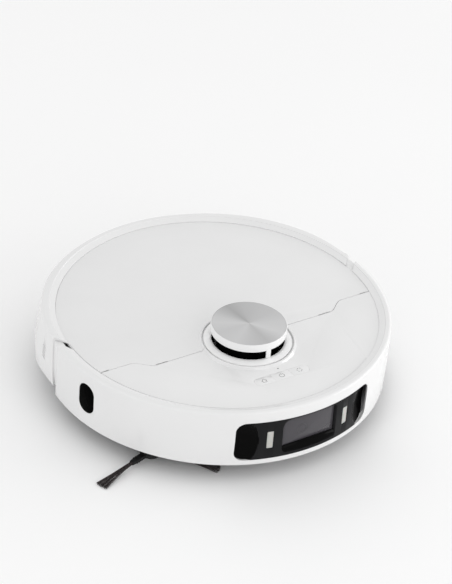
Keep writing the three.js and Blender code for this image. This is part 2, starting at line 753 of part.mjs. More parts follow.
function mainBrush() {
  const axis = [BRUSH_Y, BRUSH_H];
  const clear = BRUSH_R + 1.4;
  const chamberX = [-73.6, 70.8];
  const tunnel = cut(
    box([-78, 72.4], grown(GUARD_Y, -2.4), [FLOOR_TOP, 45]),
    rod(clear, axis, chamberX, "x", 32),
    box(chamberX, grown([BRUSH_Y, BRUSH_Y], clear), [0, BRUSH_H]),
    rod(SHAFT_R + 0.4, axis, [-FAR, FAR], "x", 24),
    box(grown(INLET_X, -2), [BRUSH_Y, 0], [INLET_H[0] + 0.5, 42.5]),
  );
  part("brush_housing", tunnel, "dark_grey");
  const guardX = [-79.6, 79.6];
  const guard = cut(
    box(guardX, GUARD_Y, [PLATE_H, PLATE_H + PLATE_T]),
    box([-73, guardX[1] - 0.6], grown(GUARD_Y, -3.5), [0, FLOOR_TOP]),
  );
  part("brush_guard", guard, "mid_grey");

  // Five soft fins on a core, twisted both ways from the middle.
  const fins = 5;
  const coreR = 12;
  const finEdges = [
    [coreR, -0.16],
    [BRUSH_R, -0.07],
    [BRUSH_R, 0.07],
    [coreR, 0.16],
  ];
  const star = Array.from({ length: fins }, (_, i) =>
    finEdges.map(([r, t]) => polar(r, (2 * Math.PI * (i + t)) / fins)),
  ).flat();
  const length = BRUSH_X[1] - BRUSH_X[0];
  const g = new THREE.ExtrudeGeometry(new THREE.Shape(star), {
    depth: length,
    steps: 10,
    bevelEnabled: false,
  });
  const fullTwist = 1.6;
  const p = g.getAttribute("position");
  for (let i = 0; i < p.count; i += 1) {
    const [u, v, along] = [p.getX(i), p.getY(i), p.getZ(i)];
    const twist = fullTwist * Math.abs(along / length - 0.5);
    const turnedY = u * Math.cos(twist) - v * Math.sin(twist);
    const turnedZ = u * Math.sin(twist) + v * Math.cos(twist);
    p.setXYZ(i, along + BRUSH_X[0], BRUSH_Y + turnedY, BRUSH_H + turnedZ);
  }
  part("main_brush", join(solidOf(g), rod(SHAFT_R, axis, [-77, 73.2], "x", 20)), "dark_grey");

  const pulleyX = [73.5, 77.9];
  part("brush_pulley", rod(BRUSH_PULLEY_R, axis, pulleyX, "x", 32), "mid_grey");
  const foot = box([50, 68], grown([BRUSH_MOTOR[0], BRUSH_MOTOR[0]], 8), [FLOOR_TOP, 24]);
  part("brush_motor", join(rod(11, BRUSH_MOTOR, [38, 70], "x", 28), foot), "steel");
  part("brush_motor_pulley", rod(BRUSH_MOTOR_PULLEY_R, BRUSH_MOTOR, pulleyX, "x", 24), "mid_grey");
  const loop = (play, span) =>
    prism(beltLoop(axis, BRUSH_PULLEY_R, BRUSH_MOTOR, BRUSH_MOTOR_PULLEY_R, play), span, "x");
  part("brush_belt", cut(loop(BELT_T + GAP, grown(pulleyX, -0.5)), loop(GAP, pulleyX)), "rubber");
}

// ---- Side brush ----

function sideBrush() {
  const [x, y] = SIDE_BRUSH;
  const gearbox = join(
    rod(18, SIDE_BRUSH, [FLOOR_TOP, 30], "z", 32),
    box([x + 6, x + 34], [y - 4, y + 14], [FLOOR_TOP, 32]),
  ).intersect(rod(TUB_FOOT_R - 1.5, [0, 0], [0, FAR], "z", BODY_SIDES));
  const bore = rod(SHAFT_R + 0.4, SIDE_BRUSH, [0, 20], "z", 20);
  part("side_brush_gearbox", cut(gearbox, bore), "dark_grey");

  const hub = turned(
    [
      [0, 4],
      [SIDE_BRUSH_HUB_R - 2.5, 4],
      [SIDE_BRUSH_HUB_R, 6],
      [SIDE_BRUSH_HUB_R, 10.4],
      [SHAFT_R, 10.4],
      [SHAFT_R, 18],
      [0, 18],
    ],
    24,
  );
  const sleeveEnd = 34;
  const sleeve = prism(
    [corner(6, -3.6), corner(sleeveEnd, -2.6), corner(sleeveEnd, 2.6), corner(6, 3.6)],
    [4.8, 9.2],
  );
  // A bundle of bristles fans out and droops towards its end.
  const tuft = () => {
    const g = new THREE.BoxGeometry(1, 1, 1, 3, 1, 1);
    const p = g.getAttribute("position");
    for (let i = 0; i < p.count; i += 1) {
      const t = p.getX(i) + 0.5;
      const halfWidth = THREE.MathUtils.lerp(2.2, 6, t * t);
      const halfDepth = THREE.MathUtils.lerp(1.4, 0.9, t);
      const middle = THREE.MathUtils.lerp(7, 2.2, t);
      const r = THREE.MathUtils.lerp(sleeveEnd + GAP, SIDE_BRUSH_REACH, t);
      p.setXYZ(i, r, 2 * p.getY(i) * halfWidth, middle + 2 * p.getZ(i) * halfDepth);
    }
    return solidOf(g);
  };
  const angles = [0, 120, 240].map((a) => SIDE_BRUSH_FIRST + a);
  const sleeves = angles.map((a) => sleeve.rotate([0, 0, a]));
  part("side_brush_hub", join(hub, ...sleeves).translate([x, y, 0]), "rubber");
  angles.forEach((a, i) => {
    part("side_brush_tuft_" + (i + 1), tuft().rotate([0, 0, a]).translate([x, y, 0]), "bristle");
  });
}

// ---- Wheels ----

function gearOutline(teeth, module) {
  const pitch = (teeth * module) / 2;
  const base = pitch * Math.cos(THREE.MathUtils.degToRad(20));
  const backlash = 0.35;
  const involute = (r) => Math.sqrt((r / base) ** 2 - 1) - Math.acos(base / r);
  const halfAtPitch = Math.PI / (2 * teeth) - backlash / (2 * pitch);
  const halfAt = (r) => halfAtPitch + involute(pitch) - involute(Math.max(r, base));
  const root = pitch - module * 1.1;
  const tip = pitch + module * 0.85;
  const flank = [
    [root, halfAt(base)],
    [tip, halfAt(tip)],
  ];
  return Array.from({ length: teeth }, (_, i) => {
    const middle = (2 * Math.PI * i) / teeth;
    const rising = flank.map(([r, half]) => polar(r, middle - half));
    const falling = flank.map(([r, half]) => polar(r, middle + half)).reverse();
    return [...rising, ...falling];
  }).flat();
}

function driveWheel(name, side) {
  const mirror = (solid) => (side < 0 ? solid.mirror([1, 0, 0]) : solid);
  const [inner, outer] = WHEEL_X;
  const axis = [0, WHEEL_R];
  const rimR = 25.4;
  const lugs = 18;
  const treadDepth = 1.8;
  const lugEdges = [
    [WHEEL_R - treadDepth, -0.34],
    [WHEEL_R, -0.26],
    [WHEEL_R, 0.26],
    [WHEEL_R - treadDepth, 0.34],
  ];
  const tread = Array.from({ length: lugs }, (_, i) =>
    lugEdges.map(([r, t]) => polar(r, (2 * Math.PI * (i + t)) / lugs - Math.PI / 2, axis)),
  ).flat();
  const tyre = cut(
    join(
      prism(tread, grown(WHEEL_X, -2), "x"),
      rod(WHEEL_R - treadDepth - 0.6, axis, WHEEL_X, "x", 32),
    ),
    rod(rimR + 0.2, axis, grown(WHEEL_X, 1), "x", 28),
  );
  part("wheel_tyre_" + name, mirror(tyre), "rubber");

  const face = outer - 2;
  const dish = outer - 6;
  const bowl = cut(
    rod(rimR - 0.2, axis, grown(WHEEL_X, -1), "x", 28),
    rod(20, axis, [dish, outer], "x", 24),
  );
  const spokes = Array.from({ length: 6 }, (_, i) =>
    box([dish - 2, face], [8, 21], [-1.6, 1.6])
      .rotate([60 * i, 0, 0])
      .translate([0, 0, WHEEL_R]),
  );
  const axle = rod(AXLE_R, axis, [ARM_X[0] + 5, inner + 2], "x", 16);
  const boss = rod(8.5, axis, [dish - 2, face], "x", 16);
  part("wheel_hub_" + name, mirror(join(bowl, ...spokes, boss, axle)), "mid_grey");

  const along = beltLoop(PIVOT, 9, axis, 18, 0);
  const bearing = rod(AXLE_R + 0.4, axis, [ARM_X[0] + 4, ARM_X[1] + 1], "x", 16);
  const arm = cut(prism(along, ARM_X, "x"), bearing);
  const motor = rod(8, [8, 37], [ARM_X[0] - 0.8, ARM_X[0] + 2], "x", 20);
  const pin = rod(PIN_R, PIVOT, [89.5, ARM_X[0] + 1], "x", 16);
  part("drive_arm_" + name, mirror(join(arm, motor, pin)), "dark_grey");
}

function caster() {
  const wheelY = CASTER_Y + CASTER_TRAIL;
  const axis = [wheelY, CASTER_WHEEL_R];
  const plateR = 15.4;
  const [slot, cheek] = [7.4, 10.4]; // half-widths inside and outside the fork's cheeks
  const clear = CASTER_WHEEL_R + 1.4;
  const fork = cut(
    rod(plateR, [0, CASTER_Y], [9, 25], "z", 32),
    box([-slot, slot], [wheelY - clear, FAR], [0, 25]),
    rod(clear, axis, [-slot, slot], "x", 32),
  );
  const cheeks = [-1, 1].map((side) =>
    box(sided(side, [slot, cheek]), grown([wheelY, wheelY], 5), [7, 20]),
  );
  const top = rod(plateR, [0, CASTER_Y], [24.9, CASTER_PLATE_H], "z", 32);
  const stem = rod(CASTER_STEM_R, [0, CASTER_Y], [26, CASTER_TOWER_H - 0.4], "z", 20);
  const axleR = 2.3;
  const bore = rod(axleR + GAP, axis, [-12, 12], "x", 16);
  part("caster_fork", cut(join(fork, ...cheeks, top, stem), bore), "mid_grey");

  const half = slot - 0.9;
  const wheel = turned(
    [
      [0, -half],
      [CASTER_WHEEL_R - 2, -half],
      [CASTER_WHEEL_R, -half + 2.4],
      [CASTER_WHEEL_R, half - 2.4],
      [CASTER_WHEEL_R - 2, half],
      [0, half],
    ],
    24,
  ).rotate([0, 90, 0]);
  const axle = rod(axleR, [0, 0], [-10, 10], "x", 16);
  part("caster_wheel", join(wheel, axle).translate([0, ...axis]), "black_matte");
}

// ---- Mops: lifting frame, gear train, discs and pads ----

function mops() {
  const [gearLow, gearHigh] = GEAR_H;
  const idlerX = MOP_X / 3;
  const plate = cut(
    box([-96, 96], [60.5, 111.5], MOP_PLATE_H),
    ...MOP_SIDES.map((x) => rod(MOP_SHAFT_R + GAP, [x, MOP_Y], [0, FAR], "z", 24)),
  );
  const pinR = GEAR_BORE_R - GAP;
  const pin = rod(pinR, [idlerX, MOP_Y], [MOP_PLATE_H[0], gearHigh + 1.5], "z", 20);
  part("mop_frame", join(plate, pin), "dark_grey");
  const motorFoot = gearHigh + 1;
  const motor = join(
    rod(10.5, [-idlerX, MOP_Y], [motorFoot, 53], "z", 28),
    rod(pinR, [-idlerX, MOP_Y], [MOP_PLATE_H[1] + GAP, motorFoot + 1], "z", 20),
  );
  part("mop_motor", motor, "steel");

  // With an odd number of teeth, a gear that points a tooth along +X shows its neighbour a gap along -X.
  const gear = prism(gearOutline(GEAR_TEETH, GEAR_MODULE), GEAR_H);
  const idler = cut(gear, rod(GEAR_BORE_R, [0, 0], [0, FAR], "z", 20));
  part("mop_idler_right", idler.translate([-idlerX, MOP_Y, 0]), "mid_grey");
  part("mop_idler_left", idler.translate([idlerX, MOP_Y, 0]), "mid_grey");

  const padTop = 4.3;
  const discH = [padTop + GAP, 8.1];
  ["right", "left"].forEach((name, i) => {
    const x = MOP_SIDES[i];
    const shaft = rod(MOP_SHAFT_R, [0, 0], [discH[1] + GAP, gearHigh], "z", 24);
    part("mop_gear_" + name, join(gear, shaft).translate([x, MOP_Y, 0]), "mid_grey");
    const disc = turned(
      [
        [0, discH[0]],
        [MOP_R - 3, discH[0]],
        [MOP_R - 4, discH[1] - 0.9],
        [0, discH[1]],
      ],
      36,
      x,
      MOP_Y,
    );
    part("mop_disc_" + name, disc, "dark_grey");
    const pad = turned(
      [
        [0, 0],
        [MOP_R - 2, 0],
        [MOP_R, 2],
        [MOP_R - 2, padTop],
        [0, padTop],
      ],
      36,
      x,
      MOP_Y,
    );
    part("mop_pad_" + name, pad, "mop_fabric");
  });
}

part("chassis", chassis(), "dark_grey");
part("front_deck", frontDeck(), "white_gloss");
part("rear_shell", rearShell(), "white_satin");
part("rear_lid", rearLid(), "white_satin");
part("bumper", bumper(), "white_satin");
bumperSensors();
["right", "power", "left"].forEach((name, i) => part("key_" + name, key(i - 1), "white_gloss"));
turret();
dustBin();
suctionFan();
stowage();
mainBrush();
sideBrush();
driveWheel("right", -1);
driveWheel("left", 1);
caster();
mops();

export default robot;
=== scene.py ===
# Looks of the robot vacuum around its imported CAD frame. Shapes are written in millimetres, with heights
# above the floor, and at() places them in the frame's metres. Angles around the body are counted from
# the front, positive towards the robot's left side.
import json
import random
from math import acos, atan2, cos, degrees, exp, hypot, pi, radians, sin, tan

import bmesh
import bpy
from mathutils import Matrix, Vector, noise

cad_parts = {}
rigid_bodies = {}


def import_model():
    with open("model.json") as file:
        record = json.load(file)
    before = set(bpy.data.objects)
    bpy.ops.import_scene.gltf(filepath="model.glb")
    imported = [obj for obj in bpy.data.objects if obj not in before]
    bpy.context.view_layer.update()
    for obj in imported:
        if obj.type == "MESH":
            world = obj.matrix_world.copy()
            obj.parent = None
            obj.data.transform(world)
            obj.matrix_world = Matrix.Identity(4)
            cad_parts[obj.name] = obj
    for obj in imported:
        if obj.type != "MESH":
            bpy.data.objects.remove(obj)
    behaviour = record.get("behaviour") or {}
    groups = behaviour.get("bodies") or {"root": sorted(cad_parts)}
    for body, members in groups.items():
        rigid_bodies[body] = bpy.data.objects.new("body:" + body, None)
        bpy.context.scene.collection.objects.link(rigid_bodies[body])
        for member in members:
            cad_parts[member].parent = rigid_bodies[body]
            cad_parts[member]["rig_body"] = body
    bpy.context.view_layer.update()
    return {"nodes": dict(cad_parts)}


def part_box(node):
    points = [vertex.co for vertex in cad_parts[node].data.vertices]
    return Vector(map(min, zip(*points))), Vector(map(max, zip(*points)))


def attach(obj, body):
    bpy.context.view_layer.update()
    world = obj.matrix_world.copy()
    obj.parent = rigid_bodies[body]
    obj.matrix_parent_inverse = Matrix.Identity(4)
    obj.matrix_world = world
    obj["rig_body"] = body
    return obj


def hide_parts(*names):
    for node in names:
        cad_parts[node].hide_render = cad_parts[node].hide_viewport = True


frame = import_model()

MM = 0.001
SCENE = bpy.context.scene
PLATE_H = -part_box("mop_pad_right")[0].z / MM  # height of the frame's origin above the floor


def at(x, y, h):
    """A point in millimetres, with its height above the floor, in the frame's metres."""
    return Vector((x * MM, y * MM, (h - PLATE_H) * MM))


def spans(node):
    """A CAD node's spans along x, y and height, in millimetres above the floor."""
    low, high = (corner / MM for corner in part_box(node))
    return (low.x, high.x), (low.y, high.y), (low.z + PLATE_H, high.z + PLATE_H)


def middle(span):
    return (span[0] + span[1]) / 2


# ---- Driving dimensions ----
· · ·
=== What to work on ===
Beginning with the line that contains "sideBrush();" and ending with the line that contains "for body, members", repeat exactly those lines and no others.

=== Exercise answer ===
sideBrush();
driveWheel("right", -1);
driveWheel("left", 1);
caster();
mops();

export default robot;
=== scene.py ===
# Looks of the robot vacuum around its imported CAD frame. Shapes are written in millimetres, with heights
# above the floor, and at() places them in the frame's metres. Angles around the body are counted from
# the front, positive towards the robot's left side.
import json
import random
from math import acos, atan2, cos, degrees, exp, hypot, pi, radians, sin, tan

import bmesh
import bpy
from mathutils import Matrix, Vector, noise

cad_parts = {}
rigid_bodies = {}


def import_model():
    with open("model.json") as file:
        record = json.load(file)
    before = set(bpy.data.objects)
    bpy.ops.import_scene.gltf(filepath="model.glb")
    imported = [obj for obj in bpy.data.objects if obj not in before]
    bpy.context.view_layer.update()
    for obj in imported:
        if obj.type == "MESH":
            world = obj.matrix_world.copy()
            obj.parent = None
            obj.data.transform(world)
            obj.matrix_world = Matrix.Identity(4)
            cad_parts[obj.name] = obj
    for obj in imported:
        if obj.type != "MESH":
            bpy.data.objects.remove(obj)
    behaviour = record.get("behaviour") or {}
    groups = behaviour.get("bodies") or {"root": sorted(cad_parts)}
    for body, members in groups.items():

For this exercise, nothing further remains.